The series is part of Marvel Entertainment’s Marvel Now! revamp, which saw authors of comics like the Avengers and X-Men switching books to create new stories about other heroes in the Marvel Universe.
Slott was able to stick with the Spider-Man series because he already has this “internal hostile takeover” in the works.
“Very much like Spider-Man and Doctor Octupus, I got my brain swapped and Spidey’s now being written by this really mean-spirited guy,” Slott said of himself.
The last couple years of Spider-Man comics have seen the usually down-on-his-luck Parker catching a long-awaited break. He had his dream job, his aunt was healthy and he had become an official Avenger.
“So many of the fans said finally, finally, Spider-Man is getting a break, I really gave him the salad days,” said Slott, before erupting into a comic-like cackle.
Spider-Man will be a much darker character, but the Doc Ock takeover doesn’t mean the making of a villainous Spider-Man.
“By the end of the issue Spider-Man, Peter Parker does have a small victory,” Slott said. “He is able to get across to Doc Ock, the lesson of with great power comes great responsibility. Doc Ock now has a second lease on life.”

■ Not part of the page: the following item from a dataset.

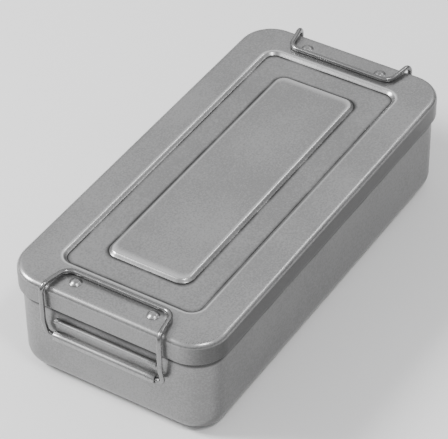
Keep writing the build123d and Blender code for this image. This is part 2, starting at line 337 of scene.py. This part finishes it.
# %% [markdown]
# The body and both trays are plain drawn pans: a flat floor, a rounded bottom edge, an upright
# wall and a rounded lip. One function makes all three.

# %% Pans


def pan_profile(half_length, half_width, low, high, corner, bottom, sheet):
    """A pan's section: outside floor, bottom edge, wall, lip, then the inside back to the floor."""
    right_angle = math.pi / 2
    lip = sheet / 2
    outside = (half_length, half_width, corner, low + bottom)
    brim = (half_length, half_width, corner, high - lip)
    inside = inset(outside, sheet, low + bottom)
    inner_brim = inset(brim, sheet, high - lip)
    floor = inset(outside, bottom, low)
    inner_floor = inset(floor, 0.0, low + sheet)
    middle = (floor[0] * CORE, floor[1] * CORE, floor[2] * CORE, low)
    inner_middle = inset(middle, 0.0, low + sheet)
    return np.concatenate([
        ramp(middle, floor, 8),
        turned_edge(outside, bottom, -right_angle, 0, 12),
        ramp(outside, brim, 8),
        turned_edge(brim, lip, 0, 2 * right_angle, 8),
        ramp(inner_brim, inside, 8),
        turned_edge(inside, bottom - sheet, 0, -right_angle, 10),
        ramp(inner_floor, inner_middle, 8),
        [inner_middle],
    ])


def make_pan(name, node, body, slot, corner, bottom, sheet):
    """A pan that fills its CAD node's box."""
    low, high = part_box(node)
    profile = pan_profile(high.x, high.y, low.z, high.z, corner, bottom, sheet)
    grid = rings(profile, PLAIN_MARKS, PLAIN_MARKS)
    return make_piece(name, grid, body, slot, node)


BODY_CORNER, BODY_BOTTOM = 13.7 * MM, 8.0 * MM
TRAY_CORNER, TRAY_BOTTOM, TRAY_SHEET = 8.0 * MM, 6.0 * MM, 0.6 * MM
body = make_pan("body", "body_shell", "box", "body_steel", BODY_CORNER, BODY_BOTTOM, SHEET)
TRAY_SIZES = (TRAY_CORNER, TRAY_BOTTOM, TRAY_SHEET)
lower_tray = make_pan("lower_tray", "lower_tray_pan", "lower_tray", "tray_steel", *TRAY_SIZES)
upper_tray = make_pan("upper_tray", "upper_tray_pan", "upper_tray", "tray_steel", *TRAY_SIZES)

# %% [markdown]
# The bails and the tray's handles are bent from round wire. A bent wire is straight between its
# bends, and each bend is an arc that touches both runs, so the path is worked out from a few
# corner points and one radius for each. The wire's round section is then carried along the path
# and ends in a softly rounded tip.

# %% Bent wire


def bent_path(points, radii, steps=12):
    """Straight runs joined by arcs. Each arc starts r tan(turn / 2) before its corner."""
    points = np.array(points, float)
    come = points[1:-1] - points[:-2]
    go = points[2:] - points[1:-1]
    come /= np.linalg.norm(come, axis=1, keepdims=True)
    go /= np.linalg.norm(go, axis=1, keepdims=True)
    turn = np.arccos(np.clip((come * go).sum(1), -1, 1))[:, None]
    radii = np.array(radii, float)[:, None]
    start = points[1:-1] - come * radii * np.tan(turn / 2)
    aside = go - come * np.cos(turn)
    aside /= np.linalg.norm(aside, axis=1, keepdims=True)
    angle = turn[:, None] * np.linspace(0, 1, steps)[None, :, None]
    arcs = start[:, None] + radii[:, None] * (
        come[:, None] * np.sin(angle) + aside[:, None] * (1 - np.cos(angle))
    )
    return np.concatenate([points[:1], arcs.reshape(-1, 3), points[-1:]])


def carry(section, path, side, tip):
    """A section (two columns, across and outwards) set square to a path at each of its points.

    Each point is path + across * side + outwards * (side x tangent). The ends pull in over the
    length tip, as a quarter circle, to round them.
    """
    tangent = np.gradient(path, axis=0)
    tangent /= np.linalg.norm(tangent, axis=1, keepdims=True)
    side = side - (side * tangent).sum(1, keepdims=True) * tangent
    side /= np.linalg.norm(side, axis=1, keepdims=True)
    normal = np.cross(side, tangent)
    angle = np.linspace(0, math.pi / 2, 6)[1:]
    shrink, push = np.cos(angle) * 0.98 + 0.02, np.sin(angle) * tip
    ends = [0] * len(angle), [-1] * len(angle)
    path = np.concatenate([
        path[ends[0]] - tangent[ends[0]] * push[::-1, None], path,
        path[ends[1]] + tangent[ends[1]] * push[:, None],
    ])
    scale = np.concatenate([shrink[::-1], np.ones(len(tangent)), shrink])[:, None, None]
    side = np.concatenate([side[ends[0]], side, side[ends[1]]])
    normal = np.concatenate([normal[ends[0]], normal, normal[ends[1]]])
    across, outwards = section[None, :, 0, None], section[None, :, 1, None]
    return path[:, None] + scale * (across * side[:, None] + outwards * normal[:, None])


def circle(radius, steps=20):
    """A round section."""
    angle = np.linspace(0, 2 * math.pi, steps, endpoint=False)
    return radius * np.stack([np.cos(angle), np.sin(angle)], -1)


def make_wire(name, corners, radii, wire_r, body, *nodes):
    """A bent wire piece. Its section faces away from the middle of the bend."""
    path = bent_path(corners, radii)
    side = path - path.mean(0)
    tip = 0.4 * wire_r
    path[0] += (path[1] - path[0]) / np.linalg.norm(path[1] - path[0]) * tip
    path[-1] += (path[-2] - path[-1]) / np.linalg.norm(path[-2] - path[-1]) * tip
    length = np.linalg.norm(np.diff(path, axis=0), axis=1).sum()
    print(f"{name}: {length * 1000:.0f} mm of wire")
    return make_piece(name, carry(circle(wire_r), path, side, tip), body, "spring_wire", *nodes)


def mirrored(half, way):
    """A wire's corner points on both sides of the box's long axis, at the end that way names."""
    points = [(way * x, y, z) for x, y, z in half]
    return points + [(x, -y, z) for x, y, z in reversed(points)]


# %% [markdown]
# Each bail is one spring wire: a pin that turns in the bracket, a cranked leg, a knee past the
# lid's edge, and a run that lies on the rim just behind the two bumps. The corner points follow
# from the hinge's place and from the box of the CAD bail.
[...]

With an understanding of the classic Spider-Man ethos, Ock will still grapple with his own classic egotism and arrogance.
“He thinks to himself: ‘If I put my mind to it, if I’m going to be a hero, well of course I’m going to be the greatest hero of all time,'” said Slott. “This is a very strange Spider-Man we’re going to be reading about.

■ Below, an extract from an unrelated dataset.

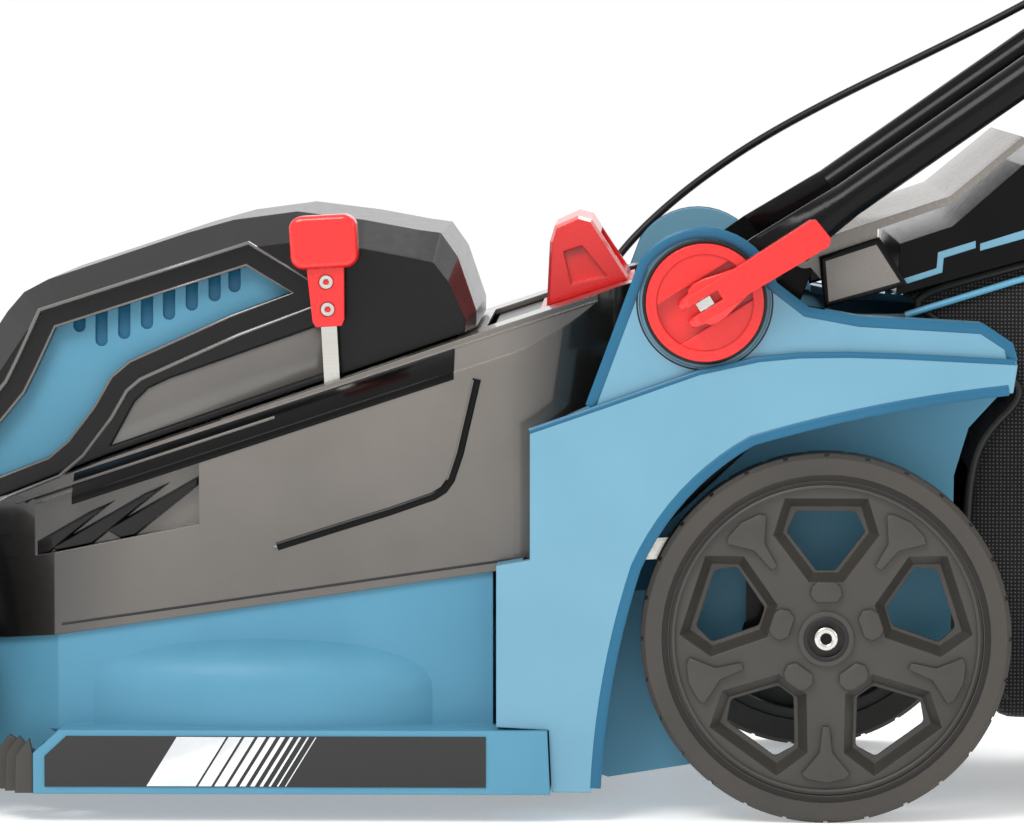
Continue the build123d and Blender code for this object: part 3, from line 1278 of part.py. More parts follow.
def cable_tube(points: list, name: str) -> Part:
    """A stretch of cable along straight runs joined by tangent arcs."""
    radii = corner_radii(points)
    with BuildPart() as tube:
        with BuildLine() as route:
            FilletPolyline(*points, radius=radii)
        with BuildSketch(Plane(origin=route.line @ 0, z_dir=route.line % 0)):
            Circle(CABLE_R)
        sweep()
    print(name, "radii", [round(r) for r in radii], "length", round(route.wire().length),
          "volume ratio", round(tube.part.volume / (pi * CABLE_R ** 2 * route.wire().length), 3))
    return tube.part


write(cable_tube(free_points, "free"), "cable_free")
write(cable_tube(lower_points, "lower"), "cable_lower")
write(cable_tube(upper_points, "upper"), "cable_upper")
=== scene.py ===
"""Finishes, cloth and small fittings of a walk-behind rotary mower, built around its fixed assembly."""

import logging
import math
from dataclasses import dataclass, field
from enum import Enum

import bpy
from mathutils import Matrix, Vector, noise

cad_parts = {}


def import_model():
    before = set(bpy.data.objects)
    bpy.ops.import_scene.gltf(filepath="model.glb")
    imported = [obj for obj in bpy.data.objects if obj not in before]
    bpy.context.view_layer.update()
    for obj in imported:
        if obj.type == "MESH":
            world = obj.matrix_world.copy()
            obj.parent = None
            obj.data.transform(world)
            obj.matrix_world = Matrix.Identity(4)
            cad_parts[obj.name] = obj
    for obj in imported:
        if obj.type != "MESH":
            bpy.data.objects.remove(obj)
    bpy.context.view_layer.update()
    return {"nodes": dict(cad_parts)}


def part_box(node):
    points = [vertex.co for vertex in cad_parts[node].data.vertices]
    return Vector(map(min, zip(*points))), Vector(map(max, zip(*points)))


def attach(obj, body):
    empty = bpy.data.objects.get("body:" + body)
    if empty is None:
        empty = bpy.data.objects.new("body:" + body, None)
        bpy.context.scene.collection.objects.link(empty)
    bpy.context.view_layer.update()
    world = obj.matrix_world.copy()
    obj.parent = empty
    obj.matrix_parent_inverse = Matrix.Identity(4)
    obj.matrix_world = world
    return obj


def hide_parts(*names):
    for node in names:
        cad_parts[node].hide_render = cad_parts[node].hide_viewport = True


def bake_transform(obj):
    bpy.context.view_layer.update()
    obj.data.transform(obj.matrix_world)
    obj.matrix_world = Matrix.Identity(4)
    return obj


log = logging.getLogger("mower")
MM = 0.001
SMOOTH_BELOW = math.radians(35)     # edges that are flatter than this are shaded smooth
Socket = bpy.types.NodeSocket
Points = list[tuple[float, float]]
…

“This is not a down-on-your-luck Peter Parker, this is Doc Ock doing his best for superheroism.”
Killing off major superheroes, a bold and novel idea when DC killed off Superman twenty years ago, is now a tired shtick. Hell, Marvel killed off the Ultimate version of Peter Parker just a couple years ago.

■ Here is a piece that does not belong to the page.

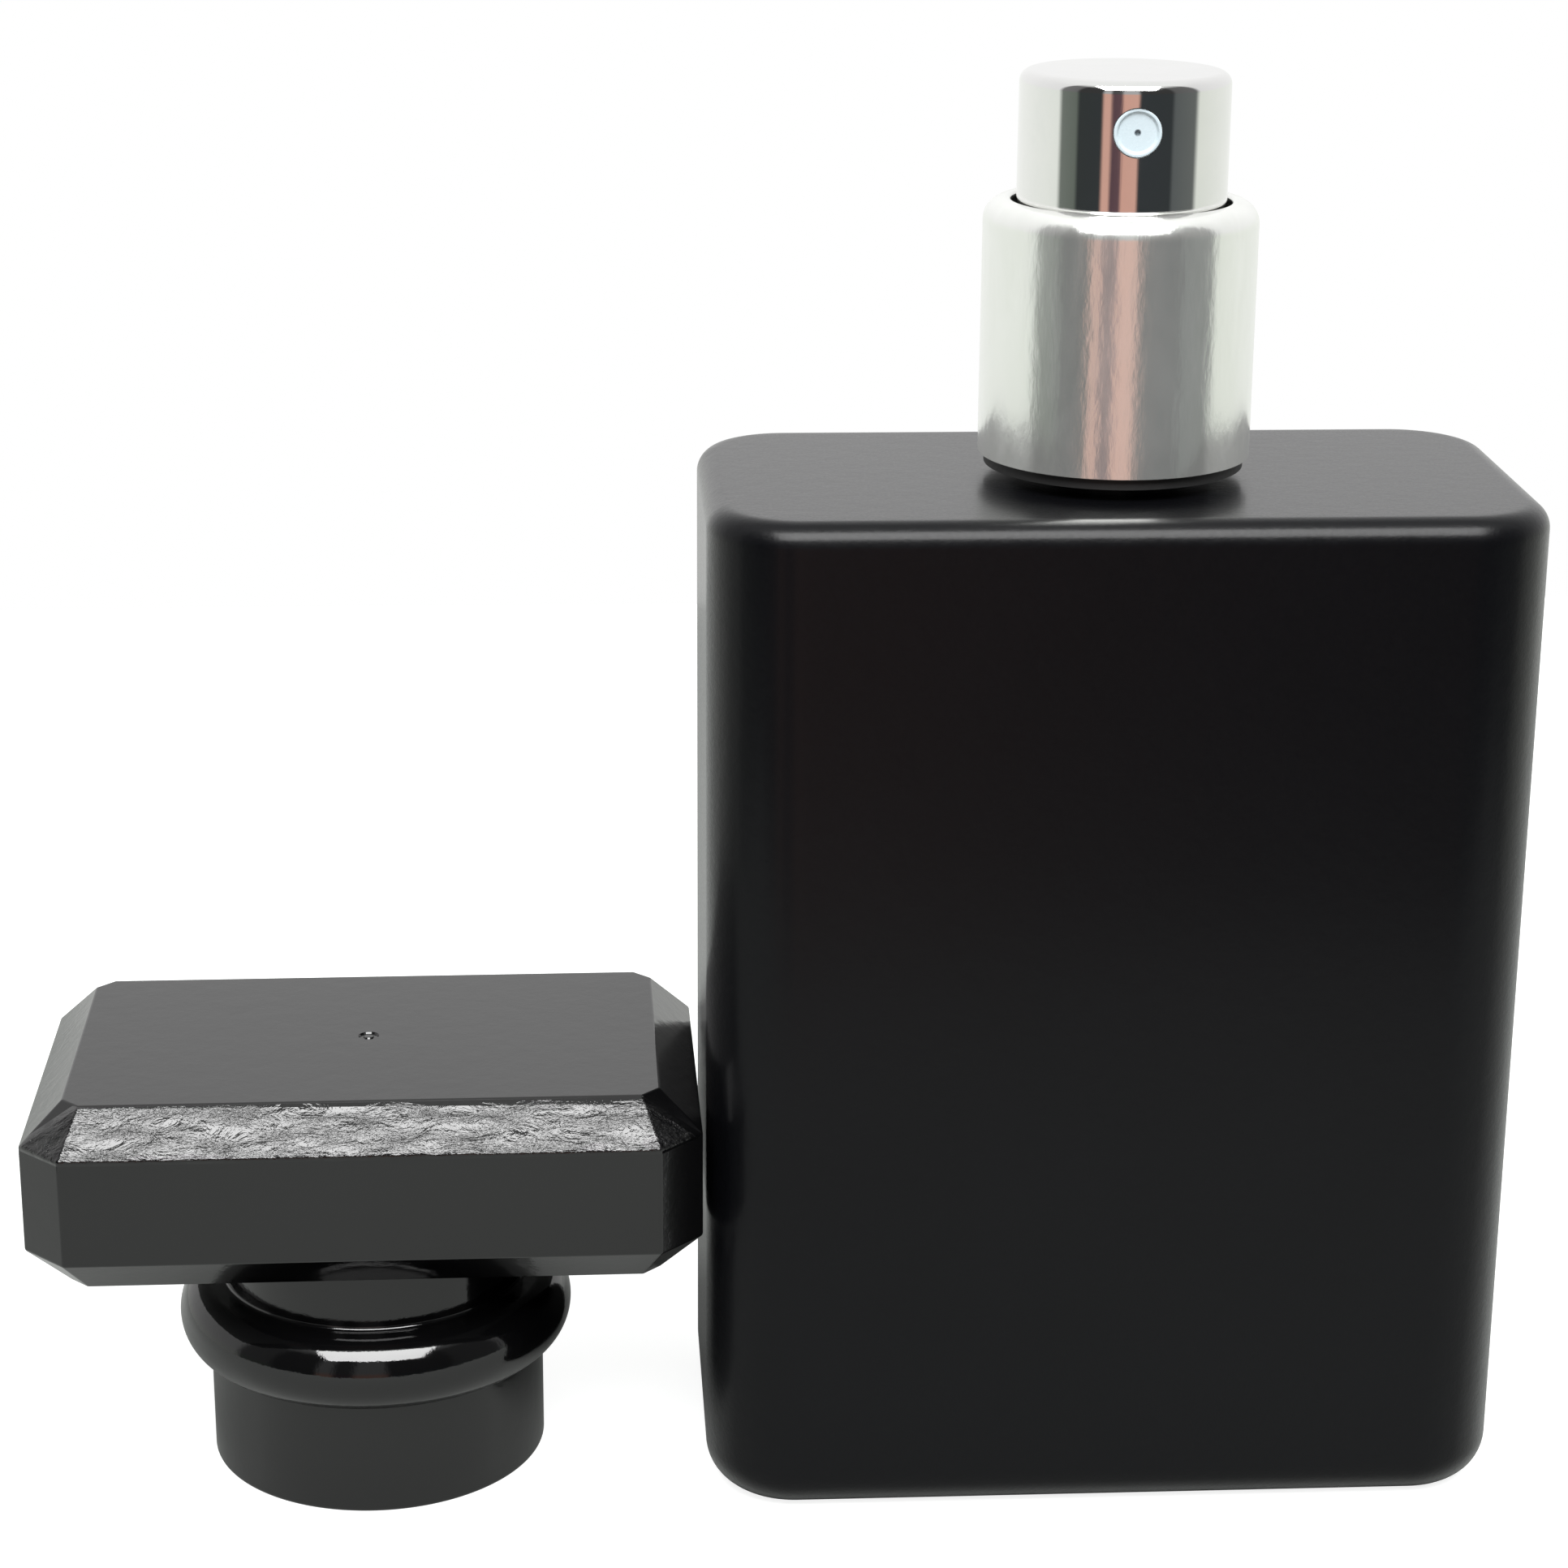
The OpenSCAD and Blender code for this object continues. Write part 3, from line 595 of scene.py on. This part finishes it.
waves_group.links.new(stretch(waves_group, waves_mottle, 0.35, 0.65, 0.0, 1.0), waves_out.inputs["Mottle"])

satin_metal, satin_tree, satin_shader, satin_place = new_finish("satin polished aluminium", 0.88)
satin_drawn = add_node(satin_tree, "ShaderNodeMapping")
satin_drawn.inputs["Scale"].default_value = (1.0, 1.0, 0.35)
satin_tree.links.new(satin_place, satin_drawn.inputs["Vector"])
satin_waves = use_effect(satin_tree, waves_group, satin_drawn.outputs["Vector"], Size=0.0008)
satin_colour = between(satin_tree, satin_waves.outputs["Mottle"], (0.87, 0.885, 0.85), (0.92, 0.93, 0.905))
satin_tree.links.new(satin_colour, satin_shader.inputs["Base Color"])
satin_rough = stretch(satin_tree, satin_waves.outputs["Mottle"], 0.0, 1.0, 0.16, 0.24)
satin_tree.links.new(satin_rough, satin_shader.inputs["Roughness"])
raise_surface(satin_tree, satin_shader, satin_waves.outputs["Height"], 0.00003, 0.8)

collar_turn = (collar_radius - collar_edge, collar_high.z - collar_edge)
collar_outline = [(collar_radius - collar_wall, collar_low.z), (collar_radius - collar_chamfer, collar_low.z)]
collar_outline += [(collar_radius, collar_low.z + collar_chamfer)]
collar_outline += rounding(collar_turn, collar_edge, 0, 90, 20)
collar_outline += rounding((collar_lip, collar_high.z - collar_wall / 2), collar_wall / 2, 90, 270, 12)
collar_outline += rounding(collar_turn, collar_edge - collar_wall, 90, 0, 12)
collar_cover = turned("collar_cover", collar_outline, 256)
smooth_off(collar_cover)
collar_cover.data.materials.append(satin_metal)
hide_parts("collar_shell")
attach(collar_cover, "bottle")


# The push-button. A moulded core sits on the stem inside a deep drawn aluminium cup, which is
# bright dipped to a mirror and pierced for the nozzle.
button_low, button_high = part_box("actuator_shell")
button_radius = button_high.x
button_wall = 0.4 * MM
button_edge = 0.8 * MM
nozzle_hole = 1.55 * MM
nozzle_drop = 3.1 * MM
repaint("actuator_core", moulded("light core plastic", (0.70, 0.70, 0.68), (0.80, 0.80, 0.78), 0.3, 0.42))

mirror_metal, mirror_tree, mirror_shader, mirror_place = new_finish("bright dipped aluminium", 1.0)
mirror_waves = use_effect(mirror_tree, waves_group, mirror_place, Size=0.0032)
mirror_marks = use_effect(mirror_tree, marks_group, mirror_place, Dust=0.0)
mirror_colour = between(mirror_tree, mirror_waves.outputs["Mottle"],
                        (0.885, 0.885, 0.875), (0.915, 0.91, 0.90))
mirror_tree.links.new(mirror_colour, mirror_shader.inputs["Base Color"])
mirror_rough = stretch(mirror_tree, mirror_marks.outputs["Smudge"], 0.0, 1.0, 0.045, 0.10)
mirror_tree.links.new(mirror_rough, mirror_shader.inputs["Roughness"])
raise_surface(mirror_tree, mirror_shader, mirror_waves.outputs["Height"], 0.000012, 0.15)

button_roof = button_high.z - button_wall
button_outline = [(0.0, button_roof), (button_radius - button_wall, button_roof)]
button_outline += [(button_radius - button_wall, button_low.z), (button_radius, button_low.z)]
button_outline += rounding((button_radius - button_edge, button_high.z - button_edge), button_edge, 0, 90, 16)
button_outline += [(0.0, button_high.z)]
button_cup = turned("button_cup", button_outline, 256)
nozzle_aim = Matrix.Translation((0, 0, button_high.z - nozzle_drop))
nozzle_aim = nozzle_aim @ Matrix.Rotation(math.radians(-1), 4, "Z")
nozzle_aim = nozzle_aim @ Matrix.Rotation(math.radians(90), 4, "X")
pierce = turned("pierce", [(0.0, 0.0), (nozzle_hole, 0.0), (nozzle_hole, 8 * MM), (0.0, 8 * MM)], 72)
pierce.data.transform(nozzle_aim)
work_with(button_cup, pierce, "DIFFERENCE")
smooth_off(button_cup)
button_cup.data.materials.clear()
button_cup.data.materials.append(mirror_metal)
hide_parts("actuator_shell")
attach(button_cup, "push_button")


# The nozzle. A dished insert of pale blue plastic with a narrow rim, pressed into the core, its
# spray orifice in the middle of the dish.
nozzle_face = 6.62 * MM
nozzle_radius = 1.5 * MM
nozzle_back = nozzle_face - 2.0 * MM
nozzle_dish = nozzle_face - 0.15 * MM
post_radius = 0.75 * MM
post_face = nozzle_dish - 0.35 * MM
orifice_radius = 0.15 * MM
orifice_floor = nozzle_dish - 0.33 * MM
nozzle_outline = [(post_radius, nozzle_back), (nozzle_radius, nozzle_back)]
nozzle_outline += rounding((nozzle_radius - 0.07 * MM, nozzle_face - 0.07 * MM), 0.07 * MM, 0, 90, 5)
nozzle_outline += rounding((nozzle_radius - 0.16 * MM, nozzle_face - 0.04 * MM), 0.04 * MM, 90, 180, 4)
nozzle_outline += rounding((nozzle_radius - 0.36 * MM, nozzle_dish + 0.1 * MM), 0.1 * MM, -20, -90, 6)
nozzle_outline += [(0.25 * MM, nozzle_dish)]
nozzle_outline += rounding((0.2 * MM, nozzle_dish - 0.05 * MM), 0.05 * MM, 90, 180, 4)
nozzle_outline += [(orifice_radius, orifice_floor), (0.0, orifice_floor)]
nozzle_outline += [(0.0, post_face), (post_radius, post_face)]
nozzle = turned("nozzle", nozzle_outline, 96)
nozzle.data.transform(nozzle_aim)
smooth_off(nozzle, 40.0)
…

The thing is, readers now know that, sooner or later, their heroes will return. Superman was resurrected in less than a year. Batman took thirteen months. Captain America more than two years. Hal Jordan, the Silver Age Green Lantern, was dead for almost a decade before being revived. Even relatively minor characters, including Avengers Hawkeye and Mickingbird and X-Men Colossus and Jean Grey, have died and been resurrected.
Because some of these characters have been around seventy years of more, backstories get complicated and writers are constantly looking for a way to reboot. Killing off one version of the character and having someone else put on the suit is an easy plot device for injecting freshness into a series. Inevitably, though, readers want their old hero back.
Advances in technology that have finally made comic book superheroes translate well to the big screen are another driver. Marvel has just rebooted the Spider-Man movie franchise with a high-school-aged Peter Parker. It’s going to be odd to continue making movies with Peter Parker if all of the comic book Spider-Men are someone other than Peter Parker.
For that matter, I’m not convinced that Amazing Spider-Man #700 will be the last issue of Amazing Spider-Man. While comic companies have an incentive to produce #1s, which collectors scoop up eagerly, there’s also a lot of pressure from collectors to continue the run. It’s true that it’s almost impossible now to assemble a complete collection of some of the pioneering books, simply because the older issues are so rare and/or expensive, but there’s still a lure to being part of that tradition. Quite some time back, toward the tail end of my collecting days, Marvel decided to reboot all of their series with first issues. Then, a couple years later, they did it again. Eventually, they resumed the old number system–going back to 1962 in some cases–and simply pretended that the books published during the intervening years were part of that continuity.